The parents of the other players were excited to move on to a development team; however, one mom was upset because the coach said he never would have chosen her kid. The entire team rallied around her and reminded her that was why they moved on to a different team.
Their boys cried when they lost in a scrimmage and their mom went to the authorities and said it was the fault of the other team that they were crying and got a nine-year-old banned from doing a drill at practice.
When their younger son did not make the top team, they went to the director and said they would not enroll the older boy unless the younger one was placed on the top team. The coach did not choose that kid for his team, so they hired the coach’s wife to sell their home to keep their boy on the team.
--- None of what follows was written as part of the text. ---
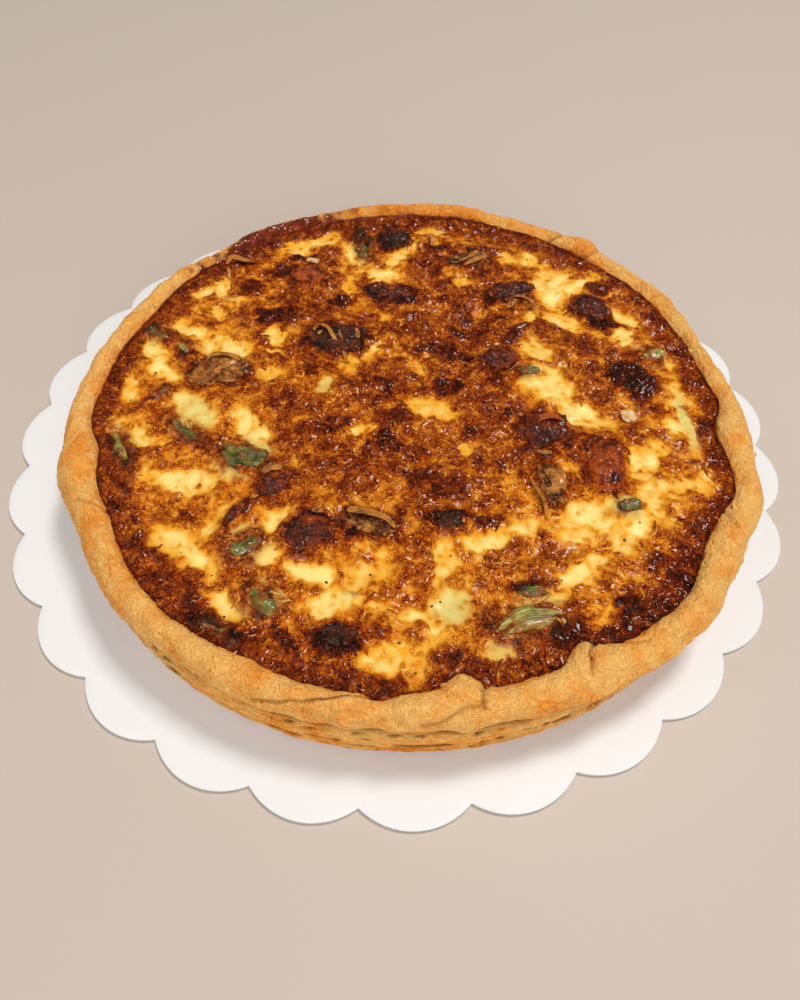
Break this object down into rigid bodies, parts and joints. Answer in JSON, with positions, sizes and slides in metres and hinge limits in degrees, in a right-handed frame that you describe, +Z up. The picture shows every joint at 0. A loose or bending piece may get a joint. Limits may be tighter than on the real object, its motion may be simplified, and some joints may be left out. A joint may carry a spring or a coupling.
{
  "type": "quiche",
  "caption": "Round baked quiche with a folded flaky crust and a browned custard top set with leek, ham, onion and mushroom, on a scalloped white cake card.",
  "frame": {"origin": "middle of the card's underside, on the surface that the card lies on", "axes": "+Z up, square to the card; -Y towards the side with the crust's front fold"},
  "size_m": [0.3194, 0.3194, 0.0339],
  "materials": {
    "white_card": "smooth matt white board",
    "golden_pastry": "flaky baked pastry, dry, golden with browner patches",
    "browned_custard": "baked custard and cheese, yellow to dark brown, glossy",
    "leek_green": "cooked green leek, moist",
    "leek_pale": "cooked pale leek, moist",
    "browned_ham": "browned ham, glossy",
    "pink_ham": "pink ham, glossy",
    "tomato_slice": "roasted orange-red slice, glossy",
    "browned_onion": "browned onion strands, glossy",
    "mushroom": "dark roasted mushroom, glossy"
  },
  "bodies": {
    "root": {"cake_card": "white_card", "pastry_crust": "golden_pastry", "custard_filling": "browned_custard", "leek_slice_west": "leek_green", "leek_strip_rim": "leek_pale", "leek_double_band": "leek_green", "leek_leaf_northwest": "leek_green", "leek_pale_northwest": "leek_pale", "leek_leaf_southwest": "leek_green", "leek_dark_southwest": "leek_green", "leek_flake_rim": "leek_green", "leek_tube_southeast": "leek_green", "leek_long_southeast": "leek_pale", "leek_bit_east": "leek_green", "leek_bar_centre": "leek_green", "leek_blur_northeast": "leek_pale", "leek_leaf_north": "leek_green", "leek_blade_west": "leek_green", "ham_large_east": "browned_ham", "round_slice_east": "tomato_slice", "onion_tuft_east": "browned_onion", "onion_curl_west": "browned_onion", "ham_south": "browned_ham", "onion_south": "browned_onion", "ham_southwest": "browned_ham", "ham_strip_southwest": "browned_ham", "mushroom_gloss_south": "mushroom", "mushroom_south": "mushroom", "mushroom_northwest": "mushroom", "ham_strip_north": "browned_ham", "ham_pink_north": "pink_ham", "onion_pale_north": "browned_onion", "ham_centre": "browned_ham", "ham_ring_north": "browned_ham", "ham_northeast": "browned_ham", "mushroom_back": "mushroom"}
  },
  "joints": []
}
Their younger son was encouraged to exclude kids to the point of bullying. When the bullied child quit the team and joined another team, the mother got in the face of the eleven-year-old and told him that her son would have made the other team since he had and that he had been kicked off the team.
The dad would make the other plays sit on the bench so his kids could play and he would inappropriately hug the moms of the kids. The rudeness of the parents had caused none of the other kids to want anything to do with their boys.
Normal parents don’t operate that way. I don’t wish the boys bad luck, but I hope their parents get treated the way they treat other people’s children.”